The Establishment, which covers three acres of ground, is four miles from Elgin, and was built by and under the supervision of Mr. Duff, from his own plans. It stands at the foot of a fir-clad hill and consists of a double oblong range of buildings, and with the exception of the Distilling House (which is built of stone) is constructed entirely with cement, which, under the sunlight, as we descended the hill, looked beautifully white and clean. The work is carried on entirely by water power and gravitation. The Reservoir is about 200 yards distant and is supplied with water from the Mannoch Hills. There is also the Creich Spring in the hill, a quarter of a mile distant, which is brought in a conduit to a large covered cistern sunk into the sides of the hill, near the large water-wheel, which latter is fed by a lead from the Reservoir and does all the driving required.
After putting up our horse, Mr. Ross, the manager, conducted us through the Distillery, and first led us by a raised road which is some 20 feet from the level, leading round to the back of the Granaries, and by which the barley is carted to the doors of the Barley Lofts. We first entered the No. 1 Barn which is the top floor of the building, 123 feet long by 54 feet broad, divided in the centre. At the end there is a large Steep sunk into the floor, at the bottom of which are sluices to let out the wet barley onto the floor below. It is capable of wetting 50 quarters at one time. To reach the Malt Barns beneath, we retraced our steps to the front of the establishment and ascended a stair. Like the floor above, they are divided, but cover a larger area, one of them being 135 feet and the other 108 feet long. From these Barns we visited the Kiln which is on the same level, and forms the gable of the first range of buildings. It is 26 feet square, floored with iron plates, and heated with peat brought from the Mannoch Hills, five miles distant, and shut off from the adjoining department by a pair of stout iron doors. Crossing the floor of the Kiln we emerged through the doorway into the Malt Deposit, a fine square chamber at the end of which is placed the Malt Hopper. Descending a steep flight of steps we reached the Mill Room below, which contains the usual malt rollers and machinery for crushing the malt. A few steps lower down brought us to the Mash House, a clean and lofty building containing an old-fashioned timber Mash Tun, 13 feet in diameter and 5 feet deep. As the Grist falls from the Mill Hopper it is directed into a Steel’s Mashing Machine, over the Tun, which thoroughly mixes the pulverised malt with the hot water before it falls into the vessel. The Mash Tun is the only vessel in the Mash House except the Refrigerators, one of which was made by Morton and the other by Henderson. The Worts run by gravitation from the Tun into the Underback, a circular iron vessel placed under the floor of the next house. Our guide now led the way up to the Tun Room, to reach which we passed through the Still House and ascended a staircase. It is a large house, 80 feet long, and has a platform all round. It contains six Washbacks, each holding 3,000 gallons, and a Wash Charger, a timber vessel of similar capacity.
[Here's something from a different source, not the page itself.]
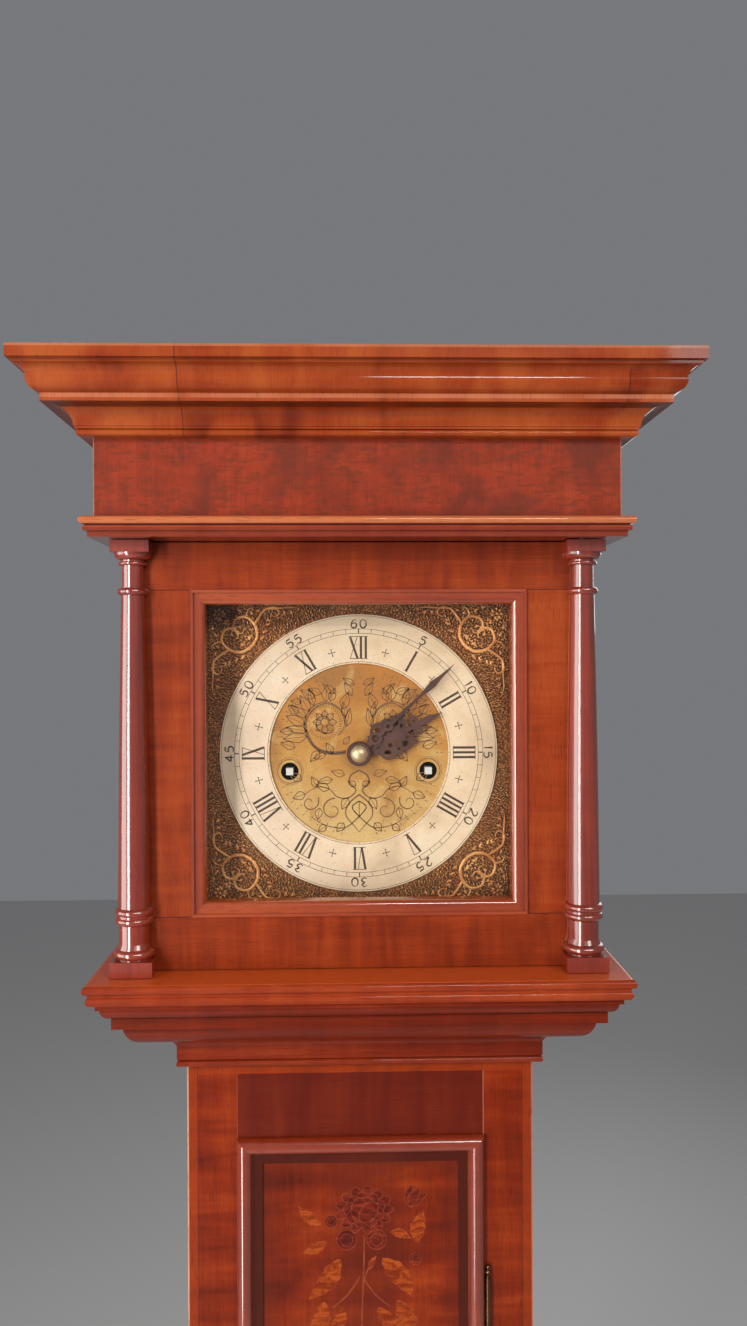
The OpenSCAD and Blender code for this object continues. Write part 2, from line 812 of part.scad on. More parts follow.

After inspecting this place we returned to the Still House, a spacious building (with concreted floor) which communicates with all the principal departments in the Distillery, and where, as in the Tun Room, neatness and order are everywhere remarkable. Our attention was first directed to the two large heating coppers, each holding 2,000 gallons, placed on the left of the doorway, which supply the hot water to the Mash-tun, and afterwards to the two handsome Old Pot Stills, both heated by furnaces. The Wash Still holds 1,765 and the Spirit Still 1,648 gallons. Placed near these vessels there is a Low-wines and Feints Receiver, and a Spirit Receiver, a safe and sampling safe, &c. Following our guide we now returned to the courtyard and visited the Spirit Store, wherein is a Vat of 1,200 gallons content; then to the Racking Store, and afterwards to the five Warehouses, which are all built on a terrace above the level of the roadway and form a handsome group of buildings, together they held 4,000 casks of Whisky at the time of our visit. In close proximity there is a capital Cooperage and Cask Shed, also large peat stores, stacked away for winter’s use. We next proceeded to the Offices of the Distillery and Excise, both of which are conveniently arranged; afterwards we crossed the public road to the neat farm-steading, where Mr. Duff has 50 head of cattle which are fattened on the draff and spent-wash of the Distillery. On the bank above the works there is a pretty villa, occupied by Mr. Jones, the principal Excise officer. The employees on the Farm and Distillery, numbering twenty, have dwellings provided for them in the little hamlet opposite.
The Whisky is Highland Malt, and the annual output is 90,000 gallons.
Mr. John Hopkins is a partner in the Distillery, and the firm of John Hopkins & Co., London and Glasgow, have the sole sale of the make.